Structure in Threes: Positioning and Lessons not Learned

Had great discussion last night at Starbucks on Mercer Island with some former Microsoft Alumni. One is at a Microsoft competitor now working at developing a competitive service to our mutual former employer’s. The change in strategy at Microsoft has yielded a large shift in the Architecture domain enabling competitors to move in and eventually succeed. My colleagues and I rather than sit around the table discussing what could have been are busy creating the future; spending several hours mapping out the landscape and what pieces need to be build or remodeled. Sounds like Enterprise Architects at work. However, unlike the paper mill approach that was being pushed we’ve been taking a more engineering design approach looking at how the methodologies we’ve each been developing yield implementable designs specific to client’s needs using modular componentry.

Discipline Maturity Lifecycle

I was wondering how much longer it would be before Enterprise Architecture would reach the next stage in its’ maturity. I’ve been watching TOGAF, ZACHMAN, COBIT, ITIL, etc. for the past several years ideate and mature into a robust collection of heuristics waiting for the day these take the next step towards modularity. last night’s discussion inferred the time was rapidly approaching, both my colleagues began discussing their specific domains in context of creating a reusable component based approach. That is to say having a set of design rules as to how to choose what components from a library or catalog of components to achieve design goals. I was really pleased with the direction the discussion was talking. Had I had my copy of Jon Lang’s Creating Architectural Theory –I leant it out to another peer at Microsoft this past month– I would have pointed out we’re finally making some progress. However, that most likely would have confirmed in their eyes I was an academic (odd considering I spend more of my time building tools and applying these concepts than doing primary research in the area).

At different times during the conversation I was frantically searching for documents on my Windows Phone to point out some of the pieces I’ve already built or are in the process of building. Unfortunately, this is where the promise doesn’t measure up to reality. I could not get to my Office365 Small Business Online site or SkyDrive (it couldn’t recognize ANY or the Userids I entered).

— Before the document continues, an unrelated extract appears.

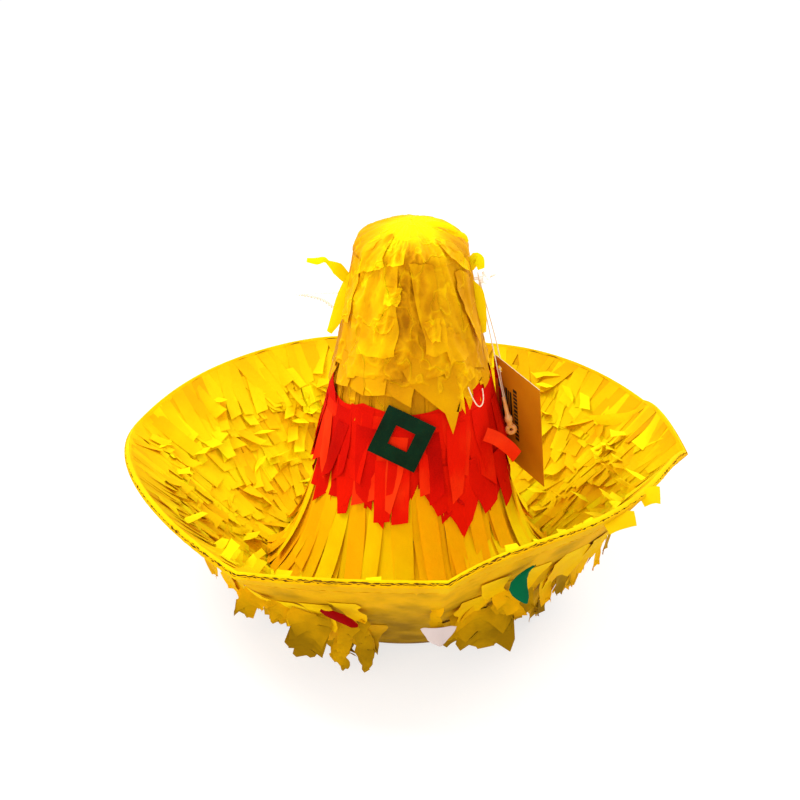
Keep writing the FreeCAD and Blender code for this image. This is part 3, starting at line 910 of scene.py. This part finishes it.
def outward_strips():
    """Strips glued under the rim at the right, outside the CAD's pieces."""
    paper = Paper()
    for path, widths, tone in OUTWARD:
        free_strip(paper, path, widths, (0.1, -0.8, 0.6), tone)
    paper.piece("outward_strips", yellow, "yellow_tissue")


# -------- crown

def crown_reach(_, z):
    """Radius of the crown, in the form that ribbon asks for."""
    return crown_radius(z)


def free_of_brim(angle, z, lift):
    """Point on the crown's flank, kept off the brim."""
    return off_brim(crown(angle, z, lift), 4.0 * MM)


def crown_tier(paper, rng, edge, long, lift, widths, rise, tones, skew, over, tip, slant=0.1, surface=crown,
               rows=7):
    """Strips hanging round the crown.

    edge gives their top at an angle; long, widths, rise, tones and tip are spans, skew is a spread, and over
    is the step from one strip to the next as a share of its width.
    """
    angle = rng.uniform(0, 0.2)
    end = angle + tau
    while angle < end:
        top, width = edge(angle), rng.uniform(*widths) * MM
        grid = ribbon(surface, crown_reach, angle, top + rng.uniform(-1.5, 1.5) * MM, lift * MM, width,
                      rng.uniform(*long) * MM, rng.gauss(0, skew),
                      (rise[0] * rng.uniform(0.6, 1.2), rise[1] * rng.uniform(0.5, 1.4)),
                      rng.uniform(-0.35, 0.35), 0, rng.uniform(-0.6, 0.6) * MM,
                      rng.uniform(-slant, slant), rng.uniform(*tip), rows, 0.2 * MM)
        # Painted shade: each strip darker at its glued top, under the strips above, and lighter towards its
        # loose end.
        paper.sheet(grid, rng.uniform(*tones) + fade(-0.06, 0.08, rows))
        angle += width * over * rng.uniform(0.85, 1.1) / crown_radius(top)


def crown_band(paper, edge, deep, lift, tone, seed, wobble=1.5):
    """Uncut heading of a tier, down from its edge right round the crown; sizes are in millimetres."""
    rows = []
    for row in range(6):
        line = []
        for a in around(180):
            z = edge(a) + wobble * MM * ring_noise(a, 2, seed) - deep * MM * row / 5
            line.append(crown(a, z, lift * MM + 0.5 * MM * abs(ring_noise(a, 9, z * 40 + seed))))
        rows.append(line)
    paper.sheet(rows, tone, closed=True)


def crown_strip(heading, top, lift, wide, long, skew, rise, roll, cup, slant, tip, rows, least):
    """Grid of a placed strip on the crown, in degrees and millimetres."""
    return ribbon(crown, crown_reach, radians(heading), top * MM, lift * MM, wide * MM, long * MM, skew,
                  rise, roll, 0, cup * MM, slant, tip, rows, least * MM)


def red_top(angle):
    """Height of the red band's glued edge, which dips at the front behind the buckle."""
    return (173 - 11.5 * max(blob(angle, 265, 62), blob(angle, 215, 40))) * MM


# Tiers of strips round the crown, in millimetres: drop from the edge of the heading, then the arguments of
# crown_tier from long to tip.
# The tiers under the wrap's hem: ochre paper, toned darker still as painted shade.
OCHRE_AND_SHADE_TIERS = ((4, (34, 38), 0.6, (8, 11), (0.01, 0.02), (0.1, 0.3), 0.02, 0.97, (1.0, 1.0)),
               (0, (30, 36), 0.8, (8, 11), (0.01, 0.03), (0.15, 0.35), 0.03, 1.25, (1.0, 1.0)))
RED_LOW_TIERS = ((0, (34, 44), 1.0, (12, 19), (0.05, 0.16), (0.2, 0.75), 0.10, 0.85, (0.35, 1.0)),)
RED_TOP_TIERS = ((3, (46, 62), 2.5, (15, 27), (0.02, 0.10), (0.4, 0.95), 0.14, 0.8, (0.3, 1.0)),
                 (16, (36, 54), 3.1, (10, 17), (0.03, 0.16), (0.3, 0.95), 0.2, 1.7, (0.2, 1.0)))
SKIRT_LOW_TIERS = ((0, (62, 76), 0.8, (11, 16), (0.30, 0.85), (0.25, 0.9), 0.08, 0.62, (0.7, 1.0)),
                   (10, (46, 62), 1.4, (11, 15), (0.35, 0.85), (0.3, 0.95), 0.12, 0.9, (0.8, 1.0)))
SKIRT_TOP_TIERS = ((0, (66, 80), 0.8, (11, 17), (0.08, 0.36), (0.2, 0.8), 0.06, 0.72, (0.8, 1.0)),
                   (4, (70, 90), 1.5, (10, 15), (0.10, 0.44), (0.3, 0.9), 0.09, 1.35, (0.8, 1.0)))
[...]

Microsoft has a lot of work to do to get Services right before they can compete effectively with Amazon, Google, and Apple. Sure individual components run, however, when combined in a system which is where the Services business is, they’re having challenges. This systems approach is still elusive to the culture at Microsoft.

We parted with a plan for a plan which could either mean this will result in just an nice academic discussion or that we will really start assembling a next generation of Architectural practice that will take one step closer to a engineering-like discipline rather than a artist colony debating about aesthetics of design. In either event the discussion confirmed to me I am on the right track with ‘Structure in Threes” and creating the design methodology that enables using modular componentry at all levels of abstraction.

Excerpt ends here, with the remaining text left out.